I was hooked, and ordered the same cocktail once (or five times) more. Hey -- repetition makes it easy for the overworked bartender to recognize you and your drink! I sat on that porch, sipping Pimm’s Cups, watching southern toddlers in seersucker suits and fancy dresses run around on the lawn in front of me. Throughout the afternoon, I was repeatedly deployed as the photographer for family portraits, a request I was happy to indulge. As it turns out, the Pimm’s may have enhanced my arteeeeeestic vision.

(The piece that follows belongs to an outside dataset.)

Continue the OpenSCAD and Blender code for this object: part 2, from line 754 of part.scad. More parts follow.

Pimm’s Cups and the Jekyll Island Club made a potentially bad situation into a lovely memory that I can bring back with a simple cocktail.

The Pimm's Cup

2 ounces Pimm's No. 1 

4 ounces ginger ale (ginger beer tempered with sprite will work in a pinch)

Twist of lime  

Fill a Collins glass with ice. Add Pimm's and ginger ale. Twist a peel of lime above the top of the glass and drop in. Swizzle well and serve.

Tasting Notes

Leslie wants to mention to y'all that a mix of  ginger beer and lemon-lime soda can nicely sub for ginger ale.

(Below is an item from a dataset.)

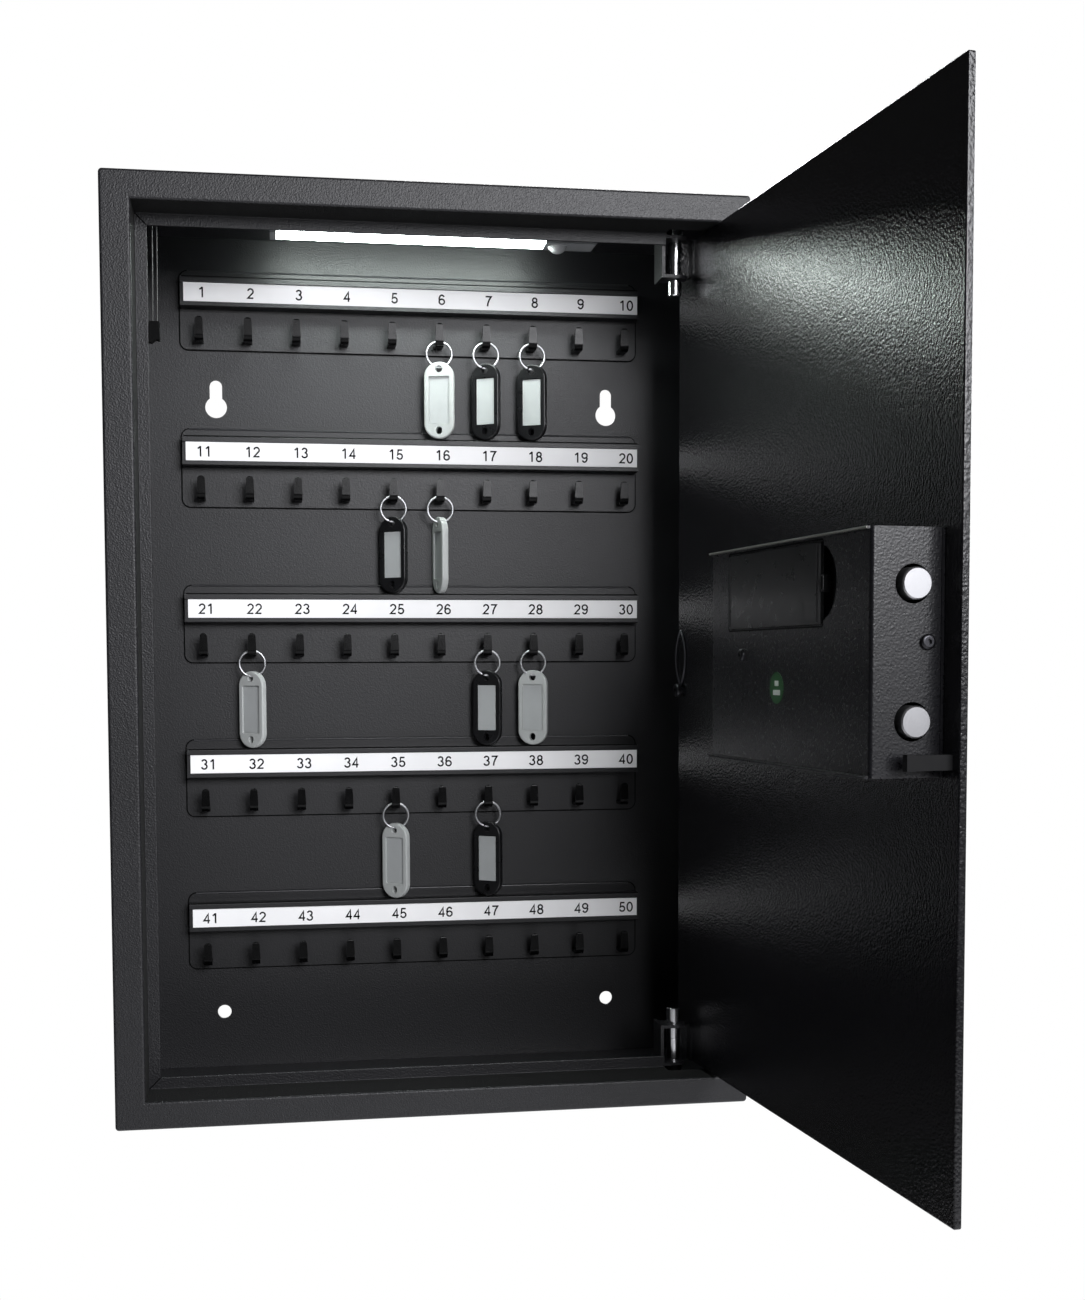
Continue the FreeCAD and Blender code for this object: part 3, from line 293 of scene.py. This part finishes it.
MATS = {
    "shell": shell_coat(),
    "panel": powder_coat("panel_coat", (0.008, 0.008, 0.0096), 0.45, 0.0009, 0.00012),
    "rail": powder_coat("rail_coat", (0.0095, 0.0095, 0.011), 0.42, 0.0009, 0.00009),
    "door": powder_coat("door_coat", (0.0042, 0.0042, 0.0052), 0.21, 0.0014, 0.00026),
    "housing": powder_coat("housing_coat", (0.0050, 0.0050, 0.0064), 0.28, 0.0010, 0.00010),
    "hook": moulded("hook_coat", (0.0012, 0.0012, 0.0014), 0.24, Specular_IOR_Level=0.22),
    "strip": printed_strip(),
    "lens": glowing_lens(),
    "light_end": moulded("light_end", (0.34, 0.35, 0.36), 0.42),
    "dome": moulded("dome_pearl", (0.62, 0.63, 0.64), 0.22, 0.0001, 700.0),
    "chrome": brushed("pin_chrome", (0.78, 0.78, 0.80), 0.12, (300, 300, 4000), 0.00001),
    "bolt": brushed("bolt_turned", (0.36, 0.36, 0.37), 0.36, (1500, 1500, 1500), 0.00002),
    "zinc": brushed("zinc_plate", (0.50, 0.50, 0.52), 0.34, (500, 500, 3000)),
    "screw": brushed("screw_black", (0.05, 0.05, 0.055), 0.35, (800, 800, 800)),
    "spring": brushed("spring_wire", (0.10, 0.10, 0.11), 0.42, (900, 900, 4000)),
    "plastic": moulded("black_plastic", (0.003, 0.003, 0.0035), 0.6),
    "cover": moulded("cover_plastic", (0.0030, 0.0034, 0.0034), 0.28, 0.00001),
    "keypad": moulded("keypad_touch", (0.006, 0.006, 0.007), 0.10, 0.000004, 400.0),
    "cell": battery_jacket(),
    "board": circuit(),
    "knob": brushed("knob_satin", (0.42, 0.42, 0.44), 0.30, (2500, 2500, 200)),
    "brass": brushed("plug_brass", (0.62, 0.55, 0.42), 0.26, (700, 700, 700)),
    "tag_white": moulded("tag_white", (0.54, 0.56, 0.55), 0.32, 0.00002, 900.0, 0.03),
    "tag_black": moulded("tag_black", (0.010, 0.010, 0.011), 0.28, 0.00002),
    "ring": brushed("ring_wire", (0.62, 0.62, 0.64), 0.34, (900, 900, 900), 0.000005),
    "paper": moulded("label_paper", (0.50, 0.52, 0.52), 0.45, 0.00001, 2600.0, 0.03),
    "ink": moulded("strip_ink", (0.003, 0.003, 0.003), 0.8, Specular_IOR_Level=0.0),
    "print": moulded("key_print", (0.62, 0.68, 0.70), 0.4),
    "sticker": moulded("sticker_green", (0.028, 0.12, 0.038), 0.4),
    "sticker_pale": moulded("sticker_pale", (0.75, 0.82, 0.75), 0.4),
    "cable": moulded("cable_grey", (0.022, 0.022, 0.021), 0.4),
    # Pale: a painted highlight for the battery cover's edge lines.
    "rib_painted_highlight": moulded("cover_rib_painted_highlight", (0.045, 0.045, 0.046), 0.35),
    "rubber": moulded("stop_rubber", (0.006, 0.006, 0.0065), 0.7, Specular_IOR_Level=0.2),
    # Near black: the real black of the lead clip and mitre seams, and painted shadow for the rail edges, channel
    # lines and battery cover gap.
    "black_and_painted_shadow": moulded("black_matte_and_painted_shadow", (0.0008, 0.0008, 0.0009), 0.75, Specular_IOR_Level=0.15),
    # Lighter than the rail coat: a painted highlight for the rails' top edges.
    "rail_highlight": powder_coat("rail_painted_highlight_coat", (0.024, 0.024, 0.027), 0.34, 0.0009, 0.00007),
    # Pale: a painted highlight for the lock housing's upper hem.
    "hem_and_painted_highlight": powder_coat("hem_painted_highlight_coat", (0.14, 0.14, 0.125), 0.36, 0.0009, 0.00008),
}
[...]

I'd like to mention that many, many, many sources will tell you that a proper Pimm's Cup contains not just a citrus twist, but large pieces of unmuddled cucumber and strawberries (and sometimes the meat of citrus fruit as well, not just peel). However, clearly Leslie's bartender was going by the bottle. While its back label does not identify this recipe for a Pimm's Cup per se, it does state quite plainly, "Fill a tall glass halfway with ice. Add 1.5 oz Pimm's. Top off with ginger ale or lemon-lime soda. Garnish with a slice of lemon." No mention of other fruits. I also happen to believe that one of the reasons a Pimm's Cup gets a bad rep as the unpalatable equivalent of Marmite is because people think they have to be proper and submit to the cukes. You can go your own way.